Thursday, April 24, 2003

Shhh...SARS Threat To Front-Line Health Workers...Possibly World...Keep It Quiet Though...It'll Kill Tourism

Here is an interesting piece by Peter Cameron, professor of emergency medicine at Prince of Wales Hospital, Hong Kong, in today's Sydney Morning Herald.

I tried to remember the last time influenza had put 250 health care workers into hospital, with 20 per cent of them in an ICU. I tried to remember the last time all the ICU beds in a city had been filled by influenza cases. As far as I was concerned, these "experts" had clearly missed the point... Hong Kong, I believe the authorities were initially very keen to keep the public in the dark. This was followed by an attempt to blame the hospital (and staff) for allowing the disease to spread. Initially, for fear of creating pandemonium, no moves were made to educate the public about preventive measures. We tried, through official channels, to get these messages out; unfortunately, most officials seemed to me to be more concerned with protecting the economy and preventing panic than containing disease. Unfortunately, this response seems to have been the typical one in other jurisdictions as well...

...although the Hong Kong Government has since adopted widespread public health measures, at the time of writing it still maintains that there is no crisis. I do not agree; there is no obvious end in sight. More and more of the public are becoming infected. There is a high likelihood that more health care workers will be struck down. It is distinctly possible that if the numbers of affected patients continue to rise the whole public health system may collapse. The most likely pressure point will be the intensive care setting: with more than 100 cases already requiring intensive care, it is inevitable that untrained staff will have to manage critically ill patients. Also, hospitals will have to triage patients, allocating intensive care beds and technology to those most likely to benefit before those with a lesser or low chance of survival.
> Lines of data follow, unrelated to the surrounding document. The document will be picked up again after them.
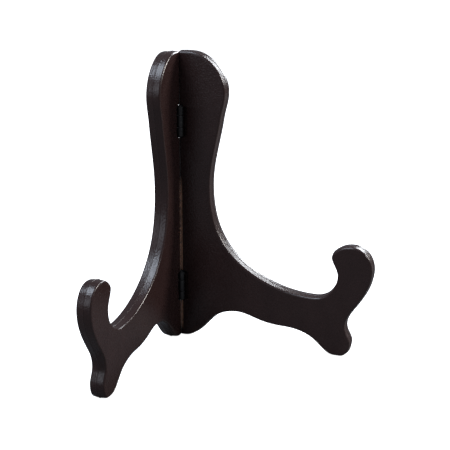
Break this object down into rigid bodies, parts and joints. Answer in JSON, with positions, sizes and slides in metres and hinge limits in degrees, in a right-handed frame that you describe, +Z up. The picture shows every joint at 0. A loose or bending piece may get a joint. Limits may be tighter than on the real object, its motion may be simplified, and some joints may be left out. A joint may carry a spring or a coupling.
{
  "type": "photo album stand",
  "caption": "Folding display stand for an album, plate or frame: flat moulded legs with scrolled front hooks, joined along a vertical spine by small butt hinges.",
  "frame": {"origin": "middle of the footprint, on the surface that the stand rests on", "axes": "+Z up along the fold line, -Y towards the open front where the album leans, +X to the right seen from the front"},
  "size_m": [0.166, 0.0836, 0.1627],
  "materials": {
    "leg_plastic": "fine pebble grain, satin black-brown",
    "hinge_steel": "black lacquer",
    "pin_steel": "black oxide",
    "screw_steel": "black zinc"
  },
  "bodies": {
    "right_half": {"right_leg": "leg_plastic", "upper_hinge_right_leaf": "hinge_steel", "upper_hinge_right_screw_1": "screw_steel", "upper_hinge_right_screw_2": "screw_steel", "upper_hinge_pin": "pin_steel", "lower_hinge_right_leaf": "hinge_steel", "lower_hinge_right_screw_1": "screw_steel", "lower_hinge_right_screw_2": "screw_steel", "lower_hinge_pin": "pin_steel"},
    "left_half": {"left_leg": "leg_plastic", "upper_hinge_left_leaf": "hinge_steel", "upper_hinge_left_screw_1": "screw_steel", "upper_hinge_left_screw_2": "screw_steel", "lower_hinge_left_leaf": "hinge_steel", "lower_hinge_left_screw_1": "screw_steel", "lower_hinge_left_screw_2": "screw_steel"}
  },
  "joints": [
    {"name": "fold", "type": "hinge", "parent": "right_half", "child": "left_half", "pos_m": [0, 0.03514, 0.08135], "axis": [0, 0, 1], "range_deg": [0, 90]}
  ]
}
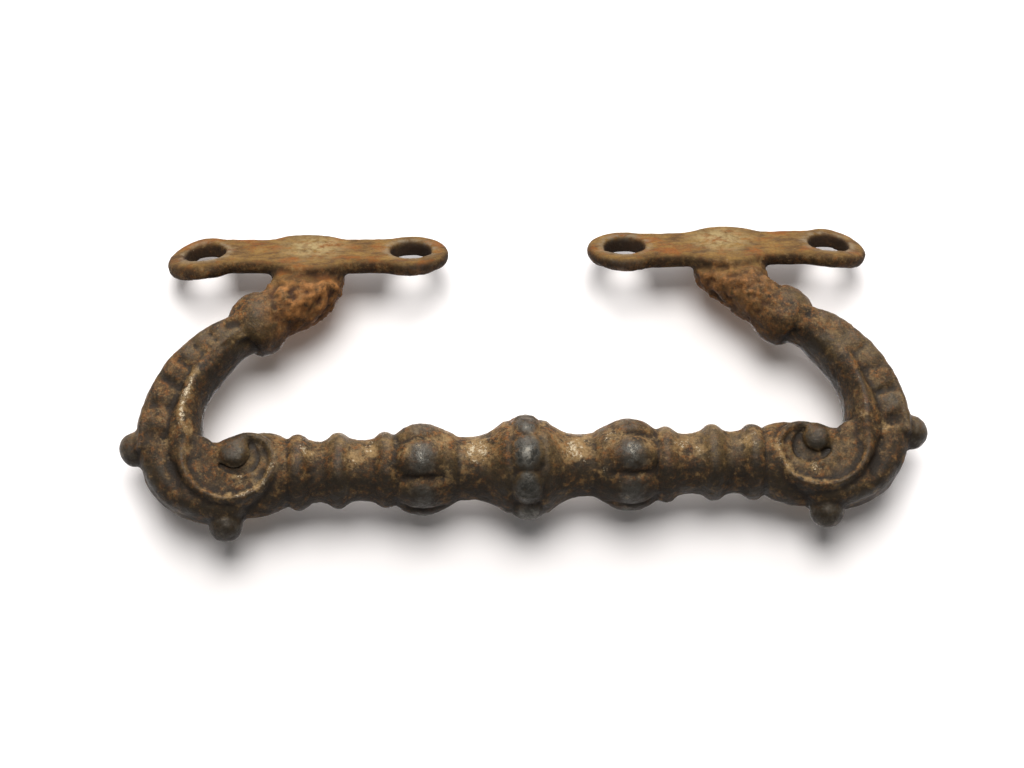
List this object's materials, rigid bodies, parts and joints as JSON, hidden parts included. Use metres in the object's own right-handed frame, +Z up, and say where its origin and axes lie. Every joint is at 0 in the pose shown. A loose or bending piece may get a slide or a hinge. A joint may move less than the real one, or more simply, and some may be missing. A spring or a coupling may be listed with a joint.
{
  "type": "drawer pull",
  "caption": "Ornate cast-iron drawer pull with a turned hand bar on scrolled arms rising from a pair of flat screw feet, rusted and worn.",
  "frame": {"origin": "on the mounting plane, midway between the feet, level with the screw holes", "axes": "+X along the hand bar, +Y into the drawer front, +Z up the drawer front"},
  "size_m": [0.1048, 0.0286, 0.0361],
  "materials": {
    "iron": "rusted and worn bare cast iron"
  },
  "bodies": {
    "root": {"drawer_pull": "iron"}
  },
  "joints": []
}
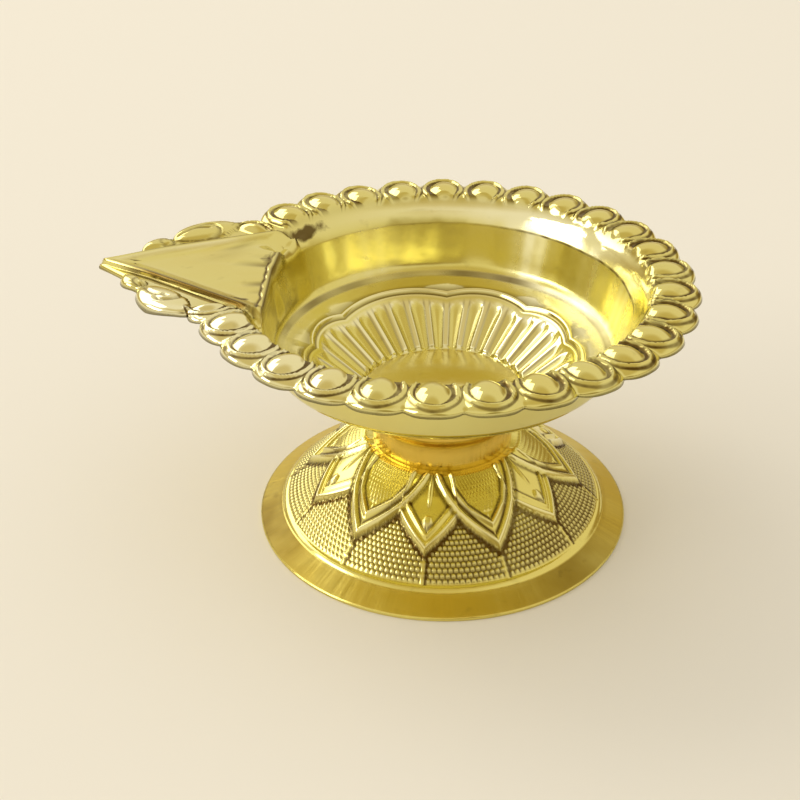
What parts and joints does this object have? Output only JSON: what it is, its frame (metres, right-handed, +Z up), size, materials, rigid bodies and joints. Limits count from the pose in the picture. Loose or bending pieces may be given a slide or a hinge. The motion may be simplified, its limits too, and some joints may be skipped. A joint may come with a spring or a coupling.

This "keenness" to keep the public in the dark does seem disturbing. Though you certainly don't want to spread panic unnecessarily, to restrict vital information regarding health and wellness, if not life and death, for economic reasons borders on the criminal. Every one of these cases should be aggressively investigated by relevant law enforcement authorities. Toronto is angry that they've put on a watch list, and that they'll lose tourist and convention dollars. I hope they're weighing the possible effects and ramnifications of their denials and the spread of this disease too. If they're right, more power to them. But if they're wrong, and ignoring the reality of the situation, and people still come to Toronto and end up spreading this disease far and wide, then Toronto will be share responsibility either civilly or criminally.